Exercise description
Copy each entry as it stands, leaving nothing out.

━━ Entries

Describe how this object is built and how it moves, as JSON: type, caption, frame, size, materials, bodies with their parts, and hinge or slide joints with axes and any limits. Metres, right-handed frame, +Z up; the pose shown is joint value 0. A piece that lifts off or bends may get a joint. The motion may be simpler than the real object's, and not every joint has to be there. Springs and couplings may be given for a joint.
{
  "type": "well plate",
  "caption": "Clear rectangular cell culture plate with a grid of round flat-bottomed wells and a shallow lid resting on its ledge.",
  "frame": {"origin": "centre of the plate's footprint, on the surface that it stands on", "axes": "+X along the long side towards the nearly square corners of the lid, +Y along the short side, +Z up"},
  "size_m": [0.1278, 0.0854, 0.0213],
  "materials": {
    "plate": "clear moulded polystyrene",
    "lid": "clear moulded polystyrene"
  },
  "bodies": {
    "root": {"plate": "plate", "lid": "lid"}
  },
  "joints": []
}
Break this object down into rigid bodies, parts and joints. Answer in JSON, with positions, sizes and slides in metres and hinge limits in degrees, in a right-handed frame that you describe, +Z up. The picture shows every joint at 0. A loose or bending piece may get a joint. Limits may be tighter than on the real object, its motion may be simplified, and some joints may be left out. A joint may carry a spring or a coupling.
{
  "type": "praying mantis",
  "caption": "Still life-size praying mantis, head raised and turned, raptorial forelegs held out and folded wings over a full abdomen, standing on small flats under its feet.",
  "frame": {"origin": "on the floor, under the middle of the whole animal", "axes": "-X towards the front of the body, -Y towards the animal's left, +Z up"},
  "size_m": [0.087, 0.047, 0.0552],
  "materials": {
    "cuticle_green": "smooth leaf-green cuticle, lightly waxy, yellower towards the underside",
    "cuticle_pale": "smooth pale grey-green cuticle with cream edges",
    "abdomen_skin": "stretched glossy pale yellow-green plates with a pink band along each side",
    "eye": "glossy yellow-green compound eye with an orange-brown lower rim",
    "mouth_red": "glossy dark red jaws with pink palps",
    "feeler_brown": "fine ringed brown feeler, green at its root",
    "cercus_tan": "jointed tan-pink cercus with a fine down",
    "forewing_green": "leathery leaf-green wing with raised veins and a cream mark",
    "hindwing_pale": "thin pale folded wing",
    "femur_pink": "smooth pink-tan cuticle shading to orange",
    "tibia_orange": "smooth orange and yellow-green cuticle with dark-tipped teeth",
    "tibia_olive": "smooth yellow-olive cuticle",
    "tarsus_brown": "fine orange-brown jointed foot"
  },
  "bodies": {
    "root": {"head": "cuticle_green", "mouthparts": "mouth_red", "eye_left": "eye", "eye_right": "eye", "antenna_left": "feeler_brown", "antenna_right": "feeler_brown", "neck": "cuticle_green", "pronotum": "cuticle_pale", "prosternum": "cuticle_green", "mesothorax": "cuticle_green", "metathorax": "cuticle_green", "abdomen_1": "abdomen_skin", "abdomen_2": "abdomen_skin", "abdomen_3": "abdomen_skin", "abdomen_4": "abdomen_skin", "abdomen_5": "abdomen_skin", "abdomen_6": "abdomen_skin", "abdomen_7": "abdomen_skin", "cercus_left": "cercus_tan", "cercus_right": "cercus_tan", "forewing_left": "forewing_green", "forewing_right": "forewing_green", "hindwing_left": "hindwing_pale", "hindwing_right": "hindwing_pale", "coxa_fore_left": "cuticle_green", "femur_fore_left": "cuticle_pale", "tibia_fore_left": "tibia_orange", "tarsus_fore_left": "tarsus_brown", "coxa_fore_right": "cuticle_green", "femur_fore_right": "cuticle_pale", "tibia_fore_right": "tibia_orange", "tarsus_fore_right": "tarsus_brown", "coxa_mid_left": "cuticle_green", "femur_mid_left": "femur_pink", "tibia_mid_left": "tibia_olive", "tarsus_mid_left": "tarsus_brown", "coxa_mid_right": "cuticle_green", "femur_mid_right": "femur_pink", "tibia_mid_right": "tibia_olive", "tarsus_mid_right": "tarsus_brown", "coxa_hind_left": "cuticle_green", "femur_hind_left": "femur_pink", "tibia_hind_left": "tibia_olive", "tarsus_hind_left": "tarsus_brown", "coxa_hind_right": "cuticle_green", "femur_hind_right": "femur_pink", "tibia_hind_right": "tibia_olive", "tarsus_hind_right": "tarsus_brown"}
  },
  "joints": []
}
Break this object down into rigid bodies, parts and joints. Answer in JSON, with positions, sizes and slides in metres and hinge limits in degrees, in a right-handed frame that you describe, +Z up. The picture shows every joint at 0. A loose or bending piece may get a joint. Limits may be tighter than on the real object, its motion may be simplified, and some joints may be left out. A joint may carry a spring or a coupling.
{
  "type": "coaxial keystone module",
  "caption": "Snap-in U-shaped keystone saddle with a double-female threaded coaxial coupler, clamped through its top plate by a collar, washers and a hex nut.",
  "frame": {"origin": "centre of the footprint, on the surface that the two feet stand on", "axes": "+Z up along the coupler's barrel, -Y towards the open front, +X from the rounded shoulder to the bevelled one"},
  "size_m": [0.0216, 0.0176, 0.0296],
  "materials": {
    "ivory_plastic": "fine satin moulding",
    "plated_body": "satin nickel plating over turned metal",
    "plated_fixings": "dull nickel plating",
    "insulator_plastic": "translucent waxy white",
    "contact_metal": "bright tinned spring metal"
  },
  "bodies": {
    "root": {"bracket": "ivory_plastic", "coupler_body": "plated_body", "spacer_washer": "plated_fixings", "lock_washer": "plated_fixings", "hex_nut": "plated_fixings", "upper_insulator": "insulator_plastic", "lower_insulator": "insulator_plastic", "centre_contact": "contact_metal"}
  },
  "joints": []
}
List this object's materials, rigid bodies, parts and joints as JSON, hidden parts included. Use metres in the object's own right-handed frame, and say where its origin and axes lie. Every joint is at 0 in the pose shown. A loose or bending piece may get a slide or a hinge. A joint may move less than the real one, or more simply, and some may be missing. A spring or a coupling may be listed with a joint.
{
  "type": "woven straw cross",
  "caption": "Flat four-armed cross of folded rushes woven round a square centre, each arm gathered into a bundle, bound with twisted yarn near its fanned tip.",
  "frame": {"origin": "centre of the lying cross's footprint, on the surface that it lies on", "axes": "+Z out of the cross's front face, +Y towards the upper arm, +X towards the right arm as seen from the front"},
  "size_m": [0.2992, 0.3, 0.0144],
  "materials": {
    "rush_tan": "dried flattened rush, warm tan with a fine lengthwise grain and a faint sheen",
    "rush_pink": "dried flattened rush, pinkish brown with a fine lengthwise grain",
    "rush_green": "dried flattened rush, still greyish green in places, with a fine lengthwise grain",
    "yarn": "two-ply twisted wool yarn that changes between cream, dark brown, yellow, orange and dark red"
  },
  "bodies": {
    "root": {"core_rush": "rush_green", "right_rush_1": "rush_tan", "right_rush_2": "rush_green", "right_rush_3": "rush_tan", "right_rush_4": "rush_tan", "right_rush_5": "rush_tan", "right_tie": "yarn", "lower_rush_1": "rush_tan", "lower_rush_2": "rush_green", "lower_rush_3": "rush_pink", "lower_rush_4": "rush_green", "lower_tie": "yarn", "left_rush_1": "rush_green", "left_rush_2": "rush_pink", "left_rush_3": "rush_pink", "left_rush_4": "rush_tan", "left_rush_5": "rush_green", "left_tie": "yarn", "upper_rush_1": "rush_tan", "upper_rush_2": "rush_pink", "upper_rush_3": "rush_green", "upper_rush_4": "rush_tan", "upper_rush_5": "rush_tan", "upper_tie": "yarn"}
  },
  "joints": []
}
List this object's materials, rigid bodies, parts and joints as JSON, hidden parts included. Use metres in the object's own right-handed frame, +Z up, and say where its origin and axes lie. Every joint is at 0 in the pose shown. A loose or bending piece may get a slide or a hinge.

━━━━

Answer in full
Describe how this object is built and how it moves, as JSON: type, caption, frame, size, materials, bodies with their parts, and hinge or slide joints with axes and any limits. Metres, right-handed frame, +Z up; the pose shown is joint value 0. A piece that lifts off or bends may get a joint. The motion may be simpler than the real object's, and not every joint has to be there. Springs and couplings may be given for a joint.
{
  "type": "well plate",
  "caption": "Clear rectangular cell culture plate with a grid of round flat-bottomed wells and a shallow lid resting on its ledge.",
  "frame": {"origin": "centre of the plate's footprint, on the surface that it stands on", "axes": "+X along the long side towards the nearly square corners of the lid, +Y along the short side, +Z up"},
  "size_m": [0.1278, 0.0854, 0.0213],
  "materials": {
    "plate": "clear moulded polystyrene",
    "lid": "clear moulded polystyrene"
  },
  "bodies": {
    "root": {"plate": "plate", "lid": "lid"}
  },
  "joints": []
}
Break this object down into rigid bodies, parts and joints. Answer in JSON, with positions, sizes and slides in metres and hinge limits in degrees, in a right-handed frame that you describe, +Z up. The picture shows every joint at 0. A loose or bending piece may get a joint. Limits may be tighter than on the real object, its motion may be simplified, and some joints may be left out. A joint may carry a spring or a coupling.
{
  "type": "praying mantis",
  "caption": "Still life-size praying mantis, head raised and turned, raptorial forelegs held out and folded wings over a full abdomen, standing on small flats under its feet.",
  "frame": {"origin": "on the floor, under the middle of the whole animal", "axes": "-X towards the front of the body, -Y towards the animal's left, +Z up"},
  "size_m": [0.087, 0.047, 0.0552],
  "materials": {
    "cuticle_green": "smooth leaf-green cuticle, lightly waxy, yellower towards the underside",
    "cuticle_pale": "smooth pale grey-green cuticle with cream edges",
    "abdomen_skin": "stretched glossy pale yellow-green plates with a pink band along each side",
    "eye": "glossy yellow-green compound eye with an orange-brown lower rim",
    "mouth_red": "glossy dark red jaws with pink palps",
    "feeler_brown": "fine ringed brown feeler, green at its root",
    "cercus_tan": "jointed tan-pink cercus with a fine down",
    "forewing_green": "leathery leaf-green wing with raised veins and a cream mark",
    "hindwing_pale": "thin pale folded wing",
    "femur_pink": "smooth pink-tan cuticle shading to orange",
    "tibia_orange": "smooth orange and yellow-green cuticle with dark-tipped teeth",
    "tibia_olive": "smooth yellow-olive cuticle",
    "tarsus_brown": "fine orange-brown jointed foot"
  },
  "bodies": {
    "root": {"head": "cuticle_green", "mouthparts": "mouth_red", "eye_left": "eye", "eye_right": "eye", "antenna_left": "feeler_brown", "antenna_right": "feeler_brown", "neck": "cuticle_green", "pronotum": "cuticle_pale", "prosternum": "cuticle_green", "mesothorax": "cuticle_green", "metathorax": "cuticle_green", "abdomen_1": "abdomen_skin", "abdomen_2": "abdomen_skin", "abdomen_3": "abdomen_skin", "abdomen_4": "abdomen_skin", "abdomen_5": "abdomen_skin", "abdomen_6": "abdomen_skin", "abdomen_7": "abdomen_skin", "cercus_left": "cercus_tan", "cercus_right": "cercus_tan", "forewing_left": "forewing_green", "forewing_right": "forewing_green", "hindwing_left": "hindwing_pale", "hindwing_right": "hindwing_pale", "coxa_fore_left": "cuticle_green", "femur_fore_left": "cuticle_pale", "tibia_fore_left": "tibia_orange", "tarsus_fore_left": "tarsus_brown", "coxa_fore_right": "cuticle_green", "femur_fore_right": "cuticle_pale", "tibia_fore_right": "tibia_orange", "tarsus_fore_right": "tarsus_brown", "coxa_mid_left": "cuticle_green", "femur_mid_left": "femur_pink", "tibia_mid_left": "tibia_olive", "tarsus_mid_left": "tarsus_brown", "coxa_mid_right": "cuticle_green", "femur_mid_right": "femur_pink", "tibia_mid_right": "tibia_olive", "tarsus_mid_right": "tarsus_brown", "coxa_hind_left": "cuticle_green", "femur_hind_left": "femur_pink", "tibia_hind_left": "tibia_olive", "tarsus_hind_left": "tarsus_brown", "coxa_hind_right": "cuticle_green", "femur_hind_right": "femur_pink", "tibia_hind_right": "tibia_olive", "tarsus_hind_right": "tarsus_brown"}
  },
  "joints": []
}
Break this object down into rigid bodies, parts and joints. Answer in JSON, with positions, sizes and slides in metres and hinge limits in degrees, in a right-handed frame that you describe, +Z up. The picture shows every joint at 0. A loose or bending piece may get a joint. Limits may be tighter than on the real object, its motion may be simplified, and some joints may be left out. A joint may carry a spring or a coupling.
{
  "type": "coaxial keystone module",
  "caption": "Snap-in U-shaped keystone saddle with a double-female threaded coaxial coupler, clamped through its top plate by a collar, washers and a hex nut.",
  "frame": {"origin": "centre of the footprint, on the surface that the two feet stand on", "axes": "+Z up along the coupler's barrel, -Y towards the open front, +X from the rounded shoulder to the bevelled one"},
  "size_m": [0.0216, 0.0176, 0.0296],
  "materials": {
    "ivory_plastic": "fine satin moulding",
    "plated_body": "satin nickel plating over turned metal",
    "plated_fixings": "dull nickel plating",
    "insulator_plastic": "translucent waxy white",
    "contact_metal": "bright tinned spring metal"
  },
  "bodies": {
    "root": {"bracket": "ivory_plastic", "coupler_body": "plated_body", "spacer_washer": "plated_fixings", "lock_washer": "plated_fixings", "hex_nut": "plated_fixings", "upper_insulator": "insulator_plastic", "lower_insulator": "insulator_plastic", "centre_contact": "contact_metal"}
  },
  "joints": []
}
List this object's materials, rigid bodies, parts and joints as JSON, hidden parts included. Use metres in the object's own right-handed frame, and say where its origin and axes lie. Every joint is at 0 in the pose shown. A loose or bending piece may get a slide or a hinge. A joint may move less than the real one, or more simply, and some may be missing. A spring or a coupling may be listed with a joint.
{
  "type": "woven straw cross",
  "caption": "Flat four-armed cross of folded rushes woven round a square centre, each arm gathered into a bundle, bound with twisted yarn near its fanned tip.",
  "frame": {"origin": "centre of the lying cross's footprint, on the surface that it lies on", "axes": "+Z out of the cross's front face, +Y towards the upper arm, +X towards the right arm as seen from the front"},
  "size_m": [0.2992, 0.3, 0.0144],
  "materials": {
    "rush_tan": "dried flattened rush, warm tan with a fine lengthwise grain and a faint sheen",
    "rush_pink": "dried flattened rush, pinkish brown with a fine lengthwise grain",
    "rush_green": "dried flattened rush, still greyish green in places, with a fine lengthwise grain",
    "yarn": "two-ply twisted wool yarn that changes between cream, dark brown, yellow, orange and dark red"
  },
  "bodies": {
    "root": {"core_rush": "rush_green", "right_rush_1": "rush_tan", "right_rush_2": "rush_green", "right_rush_3": "rush_tan", "right_rush_4": "rush_tan", "right_rush_5": "rush_tan", "right_tie": "yarn", "lower_rush_1": "rush_tan", "lower_rush_2": "rush_green", "lower_rush_3": "rush_pink", "lower_rush_4": "rush_green", "lower_tie": "yarn", "left_rush_1": "rush_green", "left_rush_2": "rush_pink", "left_rush_3": "rush_pink", "left_rush_4": "rush_tan", "left_rush_5": "rush_green", "left_tie": "yarn", "upper_rush_1": "rush_tan", "upper_rush_2": "rush_pink", "upper_rush_3": "rush_green", "upper_rush_4": "rush_tan", "upper_rush_5": "rush_tan", "upper_tie": "yarn"}
  },
  "joints": []
}
List this object's materials, rigid bodies, parts and joints as JSON, hidden parts included. Use metres in the object's own right-handed frame, +Z up, and say where its origin and axes lie. Every joint is at 0 in the pose shown. A loose or bending piece may get a slide or a hinge.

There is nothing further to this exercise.